## START
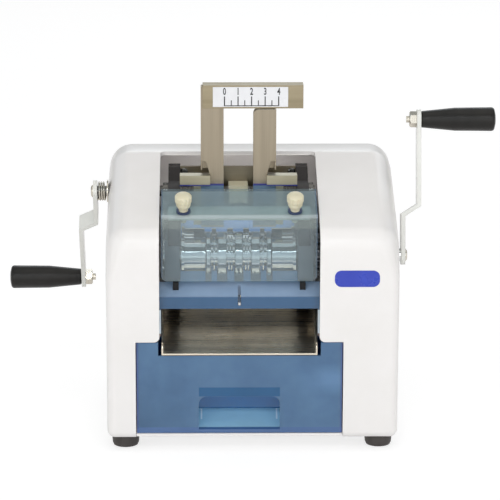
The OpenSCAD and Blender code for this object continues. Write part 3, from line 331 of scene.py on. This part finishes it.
## END
## START
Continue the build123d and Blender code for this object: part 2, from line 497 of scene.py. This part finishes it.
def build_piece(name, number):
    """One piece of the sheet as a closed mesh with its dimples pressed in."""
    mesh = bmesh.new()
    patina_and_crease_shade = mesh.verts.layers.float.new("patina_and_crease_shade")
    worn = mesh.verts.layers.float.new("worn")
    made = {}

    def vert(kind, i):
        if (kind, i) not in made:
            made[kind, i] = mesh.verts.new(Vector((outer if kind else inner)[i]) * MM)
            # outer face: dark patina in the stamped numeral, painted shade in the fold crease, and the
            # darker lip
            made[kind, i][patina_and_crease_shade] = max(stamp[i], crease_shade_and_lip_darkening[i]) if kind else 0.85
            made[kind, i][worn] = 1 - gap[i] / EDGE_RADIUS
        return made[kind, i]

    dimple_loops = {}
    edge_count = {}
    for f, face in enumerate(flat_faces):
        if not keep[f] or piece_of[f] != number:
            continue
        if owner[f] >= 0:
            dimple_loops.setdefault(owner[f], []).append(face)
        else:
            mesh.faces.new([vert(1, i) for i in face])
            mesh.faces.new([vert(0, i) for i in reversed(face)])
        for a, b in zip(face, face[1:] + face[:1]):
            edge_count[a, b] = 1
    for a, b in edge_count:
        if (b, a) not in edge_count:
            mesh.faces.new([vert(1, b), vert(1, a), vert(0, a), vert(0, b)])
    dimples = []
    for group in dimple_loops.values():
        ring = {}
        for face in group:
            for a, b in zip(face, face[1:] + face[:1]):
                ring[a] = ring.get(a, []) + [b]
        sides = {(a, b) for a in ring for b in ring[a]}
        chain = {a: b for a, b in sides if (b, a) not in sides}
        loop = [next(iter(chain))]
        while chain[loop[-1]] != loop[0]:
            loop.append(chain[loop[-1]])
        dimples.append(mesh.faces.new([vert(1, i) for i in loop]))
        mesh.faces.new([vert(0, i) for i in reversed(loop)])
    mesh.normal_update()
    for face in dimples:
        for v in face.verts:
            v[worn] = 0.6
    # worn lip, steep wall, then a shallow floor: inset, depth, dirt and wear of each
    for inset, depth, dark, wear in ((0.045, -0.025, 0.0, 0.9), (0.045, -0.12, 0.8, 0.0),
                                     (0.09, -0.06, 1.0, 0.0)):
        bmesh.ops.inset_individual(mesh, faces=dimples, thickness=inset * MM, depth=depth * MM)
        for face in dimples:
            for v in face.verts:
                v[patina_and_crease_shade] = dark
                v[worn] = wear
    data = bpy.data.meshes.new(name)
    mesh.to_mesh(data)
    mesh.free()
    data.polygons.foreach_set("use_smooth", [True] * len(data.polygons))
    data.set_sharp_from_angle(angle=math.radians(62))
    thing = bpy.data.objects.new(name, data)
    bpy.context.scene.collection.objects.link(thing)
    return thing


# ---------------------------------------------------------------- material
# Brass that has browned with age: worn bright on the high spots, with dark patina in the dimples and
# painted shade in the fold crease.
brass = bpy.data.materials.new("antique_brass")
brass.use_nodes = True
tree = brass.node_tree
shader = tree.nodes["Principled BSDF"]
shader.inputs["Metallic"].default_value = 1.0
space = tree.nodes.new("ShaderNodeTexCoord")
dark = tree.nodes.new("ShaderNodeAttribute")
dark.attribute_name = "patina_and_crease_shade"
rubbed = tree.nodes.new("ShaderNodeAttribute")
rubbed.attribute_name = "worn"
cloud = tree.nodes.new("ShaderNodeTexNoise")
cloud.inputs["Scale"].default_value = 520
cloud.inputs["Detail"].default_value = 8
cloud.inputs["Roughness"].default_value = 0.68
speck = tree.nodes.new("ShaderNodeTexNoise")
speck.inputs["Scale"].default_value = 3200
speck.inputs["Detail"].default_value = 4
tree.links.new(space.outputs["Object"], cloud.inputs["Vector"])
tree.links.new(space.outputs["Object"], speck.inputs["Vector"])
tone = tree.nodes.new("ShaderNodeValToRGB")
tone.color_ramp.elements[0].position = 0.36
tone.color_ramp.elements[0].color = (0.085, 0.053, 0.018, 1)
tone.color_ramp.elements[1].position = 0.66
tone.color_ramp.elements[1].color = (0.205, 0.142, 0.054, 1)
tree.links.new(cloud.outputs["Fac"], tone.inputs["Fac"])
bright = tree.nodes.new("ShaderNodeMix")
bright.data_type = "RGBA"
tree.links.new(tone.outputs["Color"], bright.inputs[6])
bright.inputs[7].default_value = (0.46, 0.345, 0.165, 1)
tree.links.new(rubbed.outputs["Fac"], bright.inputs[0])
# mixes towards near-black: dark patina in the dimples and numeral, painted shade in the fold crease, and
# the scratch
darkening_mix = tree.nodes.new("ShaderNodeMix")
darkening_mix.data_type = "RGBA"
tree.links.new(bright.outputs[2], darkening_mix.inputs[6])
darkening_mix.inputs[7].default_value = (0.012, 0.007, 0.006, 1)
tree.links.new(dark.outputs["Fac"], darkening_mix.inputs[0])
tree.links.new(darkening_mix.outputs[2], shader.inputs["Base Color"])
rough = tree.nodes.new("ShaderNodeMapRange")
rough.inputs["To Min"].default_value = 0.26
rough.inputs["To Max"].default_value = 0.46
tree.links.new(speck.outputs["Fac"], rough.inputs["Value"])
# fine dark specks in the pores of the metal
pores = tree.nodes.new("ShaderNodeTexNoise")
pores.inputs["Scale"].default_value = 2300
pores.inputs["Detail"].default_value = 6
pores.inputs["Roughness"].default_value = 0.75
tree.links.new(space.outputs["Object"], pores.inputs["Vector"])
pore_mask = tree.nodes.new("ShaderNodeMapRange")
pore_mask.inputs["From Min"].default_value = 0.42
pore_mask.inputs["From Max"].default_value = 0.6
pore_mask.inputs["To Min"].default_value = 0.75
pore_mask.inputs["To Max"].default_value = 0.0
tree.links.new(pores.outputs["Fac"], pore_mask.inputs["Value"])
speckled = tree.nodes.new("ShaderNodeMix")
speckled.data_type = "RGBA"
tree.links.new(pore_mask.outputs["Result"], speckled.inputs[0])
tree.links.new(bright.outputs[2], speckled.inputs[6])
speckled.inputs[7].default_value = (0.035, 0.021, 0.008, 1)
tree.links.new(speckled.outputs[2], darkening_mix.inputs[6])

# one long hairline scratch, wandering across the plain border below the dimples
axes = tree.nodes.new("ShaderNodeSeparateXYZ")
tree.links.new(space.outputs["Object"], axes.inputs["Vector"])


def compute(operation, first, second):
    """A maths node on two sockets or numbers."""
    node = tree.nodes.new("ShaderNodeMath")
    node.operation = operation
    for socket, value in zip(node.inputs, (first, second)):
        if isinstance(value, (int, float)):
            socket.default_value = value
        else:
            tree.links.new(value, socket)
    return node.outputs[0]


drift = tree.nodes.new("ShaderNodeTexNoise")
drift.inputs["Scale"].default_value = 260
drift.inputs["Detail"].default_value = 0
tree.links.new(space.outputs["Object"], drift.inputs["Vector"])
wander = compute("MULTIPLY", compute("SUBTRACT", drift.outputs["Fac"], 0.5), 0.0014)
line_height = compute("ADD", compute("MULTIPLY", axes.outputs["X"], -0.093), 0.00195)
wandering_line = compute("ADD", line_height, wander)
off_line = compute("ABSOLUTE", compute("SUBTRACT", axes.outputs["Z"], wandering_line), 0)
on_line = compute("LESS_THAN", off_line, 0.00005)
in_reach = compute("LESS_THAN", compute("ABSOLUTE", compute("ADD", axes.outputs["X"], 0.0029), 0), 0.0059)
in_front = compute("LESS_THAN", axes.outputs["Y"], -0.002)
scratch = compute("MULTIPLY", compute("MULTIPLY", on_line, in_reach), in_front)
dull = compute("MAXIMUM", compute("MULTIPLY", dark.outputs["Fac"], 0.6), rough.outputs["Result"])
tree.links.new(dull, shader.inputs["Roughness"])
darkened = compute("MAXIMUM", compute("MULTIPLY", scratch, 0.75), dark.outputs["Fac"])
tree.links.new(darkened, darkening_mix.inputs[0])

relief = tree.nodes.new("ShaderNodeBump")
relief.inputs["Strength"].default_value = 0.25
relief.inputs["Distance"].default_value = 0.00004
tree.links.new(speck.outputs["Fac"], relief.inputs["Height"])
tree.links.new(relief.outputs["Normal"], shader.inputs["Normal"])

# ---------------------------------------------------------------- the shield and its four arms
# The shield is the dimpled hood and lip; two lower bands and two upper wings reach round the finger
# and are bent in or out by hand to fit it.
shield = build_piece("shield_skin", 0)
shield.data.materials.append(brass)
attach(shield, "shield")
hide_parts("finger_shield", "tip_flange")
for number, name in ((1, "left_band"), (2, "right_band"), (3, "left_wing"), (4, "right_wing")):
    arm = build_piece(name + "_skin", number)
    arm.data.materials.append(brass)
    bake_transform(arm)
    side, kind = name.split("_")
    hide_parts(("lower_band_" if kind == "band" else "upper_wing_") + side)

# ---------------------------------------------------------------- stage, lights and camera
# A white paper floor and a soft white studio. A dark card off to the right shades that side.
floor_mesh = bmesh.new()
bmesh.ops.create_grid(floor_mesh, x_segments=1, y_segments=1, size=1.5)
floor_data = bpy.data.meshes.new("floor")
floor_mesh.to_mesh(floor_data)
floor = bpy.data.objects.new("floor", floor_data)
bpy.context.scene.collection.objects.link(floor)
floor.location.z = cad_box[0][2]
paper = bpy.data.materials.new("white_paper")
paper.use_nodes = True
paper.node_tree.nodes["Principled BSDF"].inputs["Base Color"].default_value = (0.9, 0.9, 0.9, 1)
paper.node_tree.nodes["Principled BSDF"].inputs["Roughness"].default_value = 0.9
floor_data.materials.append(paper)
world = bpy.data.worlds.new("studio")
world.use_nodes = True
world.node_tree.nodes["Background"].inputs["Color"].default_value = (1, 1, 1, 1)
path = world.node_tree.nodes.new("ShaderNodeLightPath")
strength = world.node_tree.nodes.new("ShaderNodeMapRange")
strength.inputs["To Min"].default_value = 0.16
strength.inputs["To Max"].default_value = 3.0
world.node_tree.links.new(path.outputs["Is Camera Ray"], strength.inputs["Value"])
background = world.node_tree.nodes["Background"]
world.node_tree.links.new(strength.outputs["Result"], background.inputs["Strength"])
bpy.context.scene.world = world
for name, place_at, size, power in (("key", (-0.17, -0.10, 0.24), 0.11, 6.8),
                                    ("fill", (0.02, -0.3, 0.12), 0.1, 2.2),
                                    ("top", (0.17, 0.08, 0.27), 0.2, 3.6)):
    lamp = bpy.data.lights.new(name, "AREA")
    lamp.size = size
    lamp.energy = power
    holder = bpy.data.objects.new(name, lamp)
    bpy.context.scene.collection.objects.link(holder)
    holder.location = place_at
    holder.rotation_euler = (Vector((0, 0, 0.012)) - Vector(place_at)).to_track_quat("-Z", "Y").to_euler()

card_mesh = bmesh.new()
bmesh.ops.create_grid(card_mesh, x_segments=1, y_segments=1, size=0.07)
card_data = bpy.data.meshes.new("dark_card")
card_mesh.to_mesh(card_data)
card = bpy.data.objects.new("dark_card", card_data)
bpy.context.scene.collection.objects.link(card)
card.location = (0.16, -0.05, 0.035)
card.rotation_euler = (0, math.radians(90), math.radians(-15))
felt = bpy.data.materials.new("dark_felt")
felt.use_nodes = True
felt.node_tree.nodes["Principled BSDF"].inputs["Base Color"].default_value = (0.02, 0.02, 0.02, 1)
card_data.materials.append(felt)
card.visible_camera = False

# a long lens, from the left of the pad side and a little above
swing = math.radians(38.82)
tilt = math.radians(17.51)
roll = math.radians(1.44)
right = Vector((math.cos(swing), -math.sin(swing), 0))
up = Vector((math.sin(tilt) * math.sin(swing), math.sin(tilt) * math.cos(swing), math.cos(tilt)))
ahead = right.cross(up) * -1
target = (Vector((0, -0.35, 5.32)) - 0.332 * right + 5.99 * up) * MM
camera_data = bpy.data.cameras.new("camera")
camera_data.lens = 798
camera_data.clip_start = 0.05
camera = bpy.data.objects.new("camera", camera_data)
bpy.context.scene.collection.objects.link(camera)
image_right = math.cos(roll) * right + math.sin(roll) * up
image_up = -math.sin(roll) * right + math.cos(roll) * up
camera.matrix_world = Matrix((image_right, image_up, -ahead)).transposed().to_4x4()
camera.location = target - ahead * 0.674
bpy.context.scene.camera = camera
## END
§ What you are asked to do: Of the lines above, how many hold the word "Blender"? Say the number alone.

§ Task output: 2